» OBJECTIVE:
Report the number of lines containing "FreeCAD", with no other words.

**** RECORDED INFORMATION

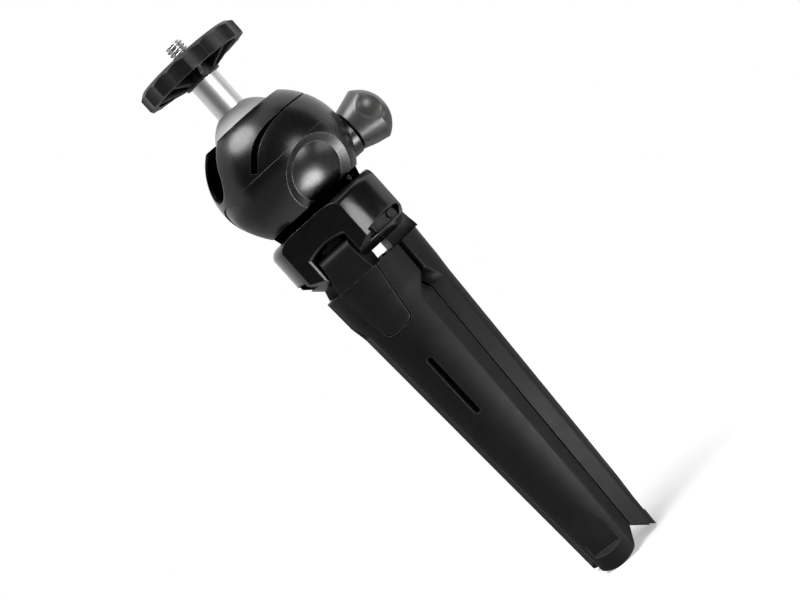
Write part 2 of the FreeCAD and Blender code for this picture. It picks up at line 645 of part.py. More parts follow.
def arm_side_outline():
    """(s, z) outline of the arm above the shoulders and inside the leg."""
    knuckle = []
    for step in range(9):
        angle = math.radians(180.0 * step / 8)
        knuckle.append((PIN_S + KNUCKLE_R * math.cos(angle), PIN_Z + KNUCKLE_R * math.sin(angle)))
    core_s = UPPER_R_AT_TOP - 2.0
    core_low_z = TONGUE_TIP_Z + 2.0
    front = [(core_s, core_low_z), (core_s, LEG_TOP_Z - 0.01), (UPPER_R_AT_TOP - 0.1, LEG_TOP_Z),
             (UPPER_R_AT_TOP - 0.15, LEG_TOP_Z + 1.4), (PIN_S + KNUCKLE_R, PIN_Z - 3.0)]
    back = [(ARM_BACK_S + 1.1, PIN_Z - 2.8), (ARM_BACK_S, LEG_TOP_Z + 3.0), (ARM_BACK_S, UPPER_ZONE_Z),
            (ARM_BACK_S + 2.1, core_low_z)]
    return front + knuckle + back


def arm_plan(z, back_half, front_half):
    """Plan outline of the arm at height z, with bevelled front corners."""
    shoulder_s = PIN_S + 1.4
    outline = [(-back_half, 0.0), (back_half, 0.0), (back_half, shoulder_s), (front_half, HUB_FLAT_S + 1.8),
               (-front_half, HUB_FLAT_S + 1.8), (-back_half, shoulder_s)]
    return wire_through([vec(t, s, z) for t, s in outline])


def hinge_arm():
    """Hinge arm: knuckle and stop ear in the hub, tongue and core in the leg."""
    profile = side_prism(arm_side_outline(), OUTSIDE)
    plans = [arm_plan(TONGUE_TIP_Z, ARM_CORE_HALF_WIDTH, ARM_CORE_HALF_WIDTH),
             arm_plan(LEG_TOP_Z, ARM_WAIST_HALF_WIDTH, TONGUE_TOP_HALF_WIDTH),
             arm_plan(LEG_TOP_Z + 3.8, ARM_HALF_WIDTH, ARM_WAIST_HALF_WIDTH),
             arm_plan(PIN_Z + 2.0, ARM_HALF_WIDTH, ARM_FACE_HALF_WIDTH),
             arm_plan(PIN_Z + 2 * KNUCKLE_R, ARM_HALF_WIDTH, ARM_FACE_TOP_HALF_WIDTH)]
    body = profile.common(Part.makeLoft(plans, True, True))
    ear_z = PIN_Z + KNUCKLE_R + 1.0
    ear = side_prism([(PIN_S - 2.6, PIN_Z), (PIN_S + 0.8, PIN_Z), (PIN_S + 0.8, ear_z),
                      (PIN_S - 2.0, ear_z), (PIN_S - 2.6, ear_z - 0.6)], STOP_EAR_HALF_WIDTH)
    tongue = leg_walls().common(tongue_zone(0.0))
    body = body.fuse(ear).fuse(tongue)
    body = body.cut(cross_cylinder(PIN_R + RUNNING_GAP, -OUTSIDE, OUTSIDE, PIN_S, PIN_Z))
    for z in LEG_SCREW_HEIGHTS:
        body = body.cut(radial_cylinder(LEG_SCREW_R, 0, PIN_S + 0.5, z))
    return body.removeSplitter()


def leg_screws():
    """Two pan-head screws that hold the leg's bridge to the arm."""
    seat_s = ARM_BACK_S - LEG_WALL
    solids = []
    for z in LEG_SCREW_HEIGHTS:
        head = radial_cylinder(LEG_SCREW_HEAD_R, seat_s - LEG_SCREW_HEAD, seat_s, z)
        solids.append(head.fuse(radial_cylinder(LEG_SCREW_R, seat_s, PIN_S, z)))
    return Part.makeCompound(solids)


def foot_pad():
    """Rubber plug in the end of a leg that stands on the table when the leg is open."""
    plug = leg_inside(0.0, FOOT_PAD_TOP_Z, LEG_WALL + RUNNING_GAP)
    return plug.cut(foot_plane_cut(FOOT_PAD_STAND_OUT))


# Ball head.
def arch_axis(azimuth):
    """Unit vector from the housing's centre to the middle of an arch recess."""
    tilt = math.radians(ARCH_TILT)
    around = math.radians(azimuth)
    return FreeCAD.Vector(math.sin(around) * math.cos(tilt), -math.cos(around) * math.cos(tilt),
                          -math.sin(tilt))


def housing_centre():
    """Centre of the housing's outer sphere."""
    return FreeCAD.Vector(0, 0, HOUSING_Z)


def arch_recess_tool(azimuth):
    """Round recess with a conical bevel that leaves a lower dome standing in its middle."""
    axis = arch_axis(azimuth)
    rim = math.sqrt(HOUSING_R ** 2 - ARCH_R ** 2)
    floor = math.sqrt(ARCH_DOME_R ** 2 - ARCH_FLOOR_R ** 2)
    widening = (ARCH_R - ARCH_FLOOR_R) / (rim - floor)
    length = HOUSING_R - floor + PAST
    cone = Part.makeCone(ARCH_FLOOR_R, ARCH_FLOOR_R + widening * length, length,
                         housing_centre() + axis * floor, axis)
    return cone.cut(sphere(ARCH_DOME_R, HOUSING_Z))


def arch_crease_tool(azimuth):
    """Shallow step with the arch's outline, under the notch."""
    axis = arch_axis(azimuth)
    zone = Part.makeCylinder(ARCH_R, HOUSING_R, housing_centre() + axis * (HOUSING_R / 2), axis)
    return zone.cut(sphere(HOUSING_R - CREASE_DEPTH, HOUSING_Z))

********

» RESPONSE:
3